-- start of Entries supplied --

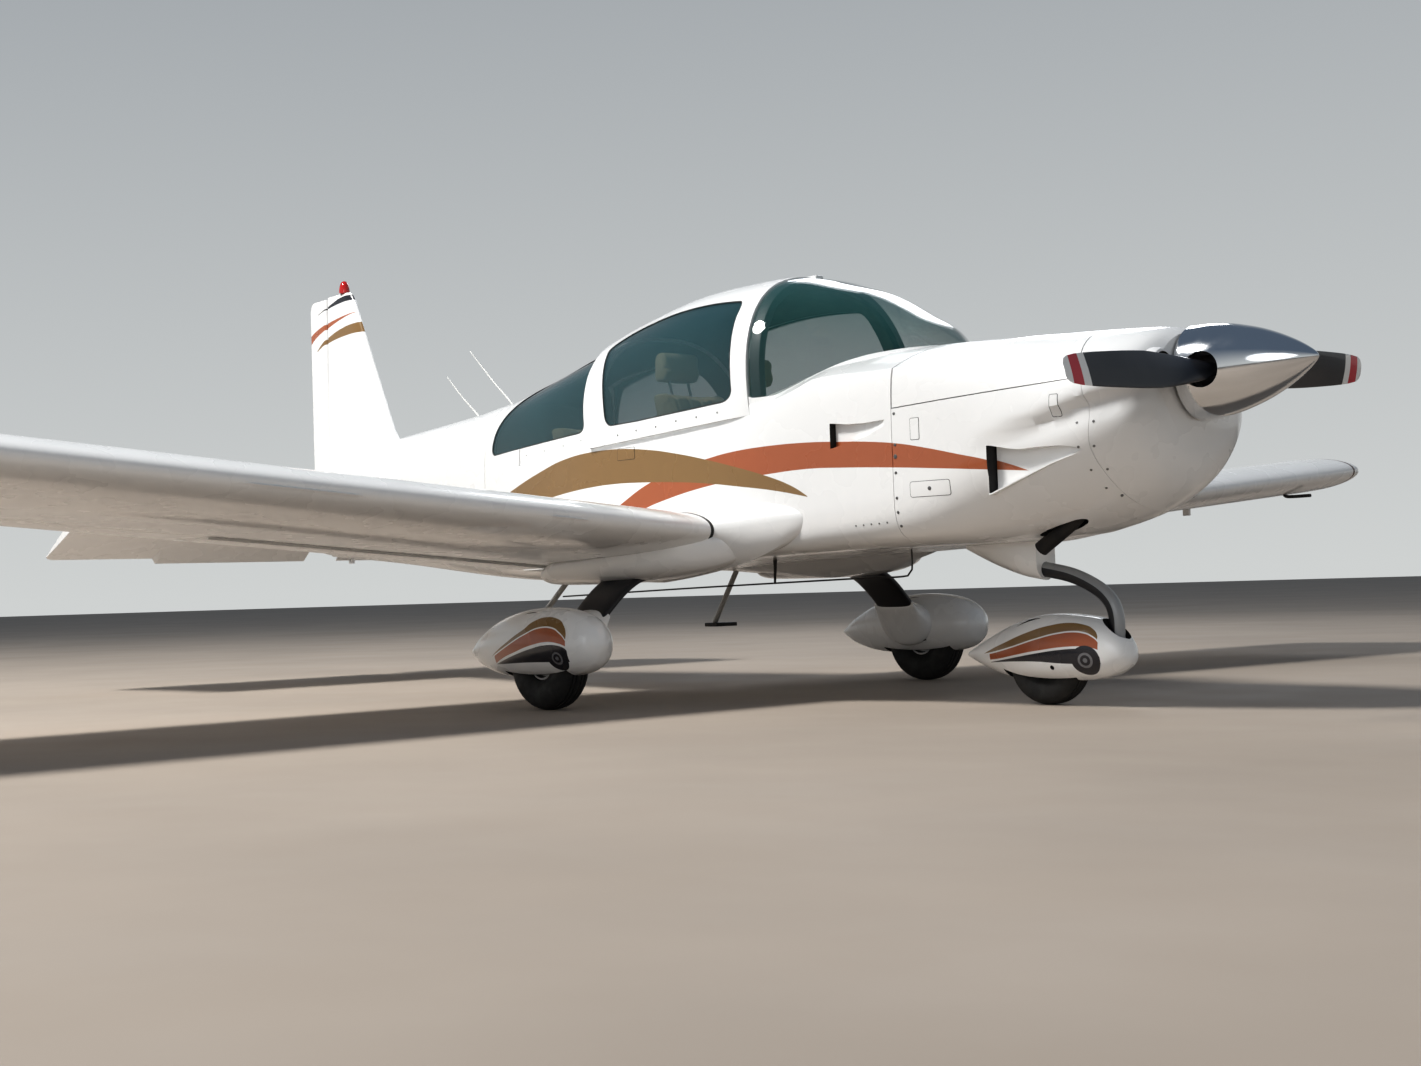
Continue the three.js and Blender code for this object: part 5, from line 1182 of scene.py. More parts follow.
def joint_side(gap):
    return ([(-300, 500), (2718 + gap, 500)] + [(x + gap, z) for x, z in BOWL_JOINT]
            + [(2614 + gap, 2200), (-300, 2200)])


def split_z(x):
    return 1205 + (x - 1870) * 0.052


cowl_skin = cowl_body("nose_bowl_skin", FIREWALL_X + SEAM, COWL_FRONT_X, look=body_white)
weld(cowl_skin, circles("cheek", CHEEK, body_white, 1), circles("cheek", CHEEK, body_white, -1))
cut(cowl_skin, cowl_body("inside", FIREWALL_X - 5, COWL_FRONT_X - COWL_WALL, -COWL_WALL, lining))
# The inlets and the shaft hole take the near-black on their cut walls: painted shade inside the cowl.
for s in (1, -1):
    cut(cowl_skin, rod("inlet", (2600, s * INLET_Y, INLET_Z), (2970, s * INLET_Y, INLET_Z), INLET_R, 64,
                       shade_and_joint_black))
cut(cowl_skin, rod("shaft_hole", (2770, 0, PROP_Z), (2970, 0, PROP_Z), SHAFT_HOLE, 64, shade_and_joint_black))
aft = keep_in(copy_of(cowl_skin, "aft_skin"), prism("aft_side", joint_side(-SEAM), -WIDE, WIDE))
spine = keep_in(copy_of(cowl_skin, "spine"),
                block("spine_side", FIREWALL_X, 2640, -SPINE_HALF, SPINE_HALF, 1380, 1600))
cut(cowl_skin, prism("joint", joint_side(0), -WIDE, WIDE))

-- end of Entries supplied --
-- start of Entries supplied --

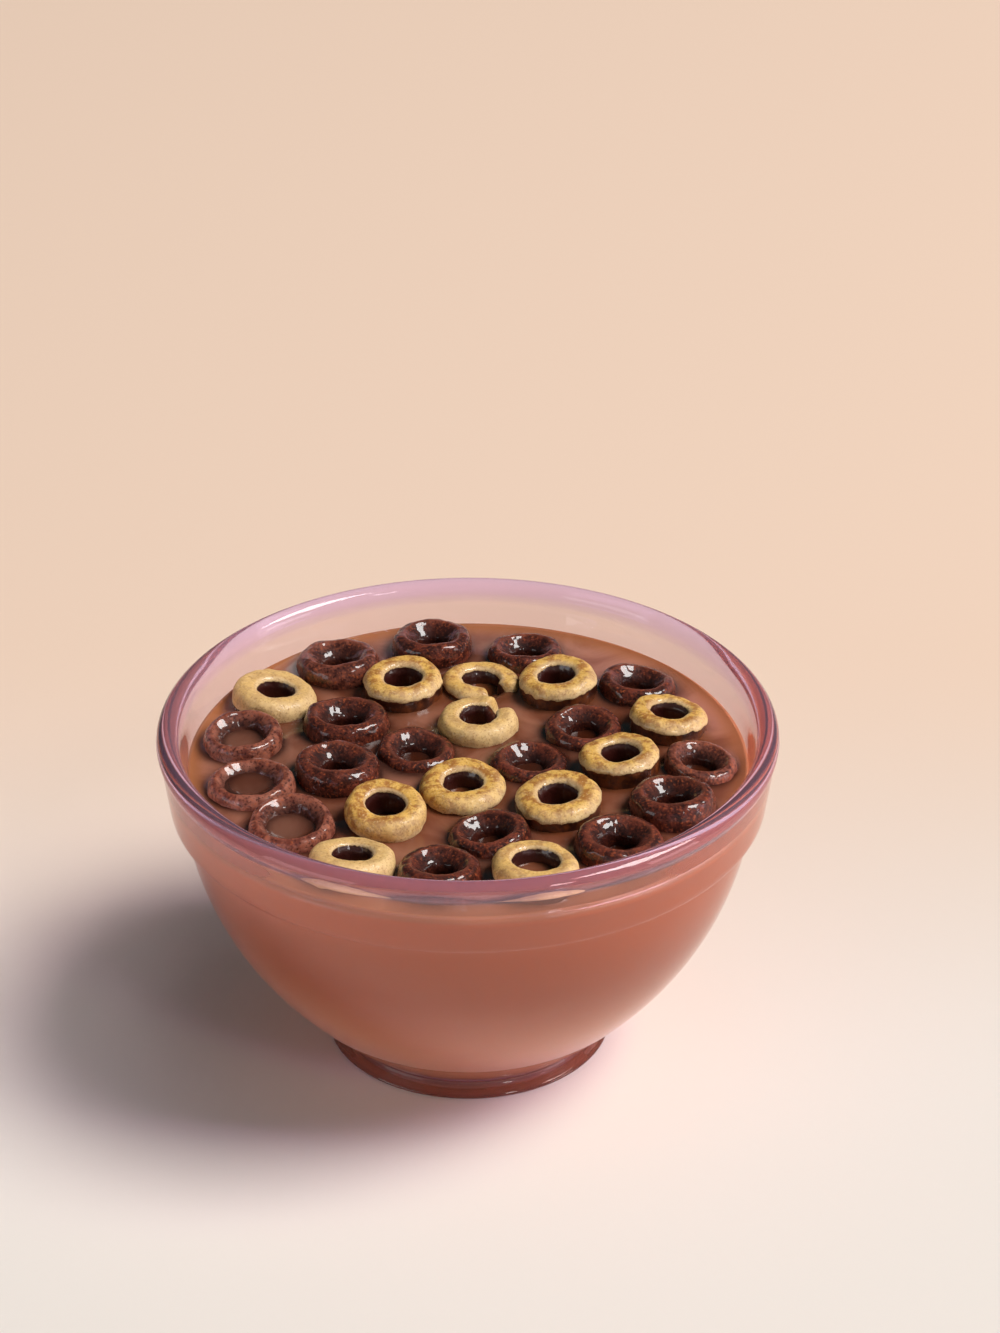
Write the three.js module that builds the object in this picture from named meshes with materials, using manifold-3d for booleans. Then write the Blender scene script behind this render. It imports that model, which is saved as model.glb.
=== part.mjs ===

-- end of Entries supplied --

Exercise task
Every line that holds the string "three" should be returned.

Solution
Continue the three.js and Blender code for this object: part 5, from line 1182 of scene.py. More parts follow.
Write the three.js module that builds the object in this picture from named meshes with materials, using manifold-3d for booleans. Then write the Blender scene script behind this render. It imports that model, which is saved as model.glb.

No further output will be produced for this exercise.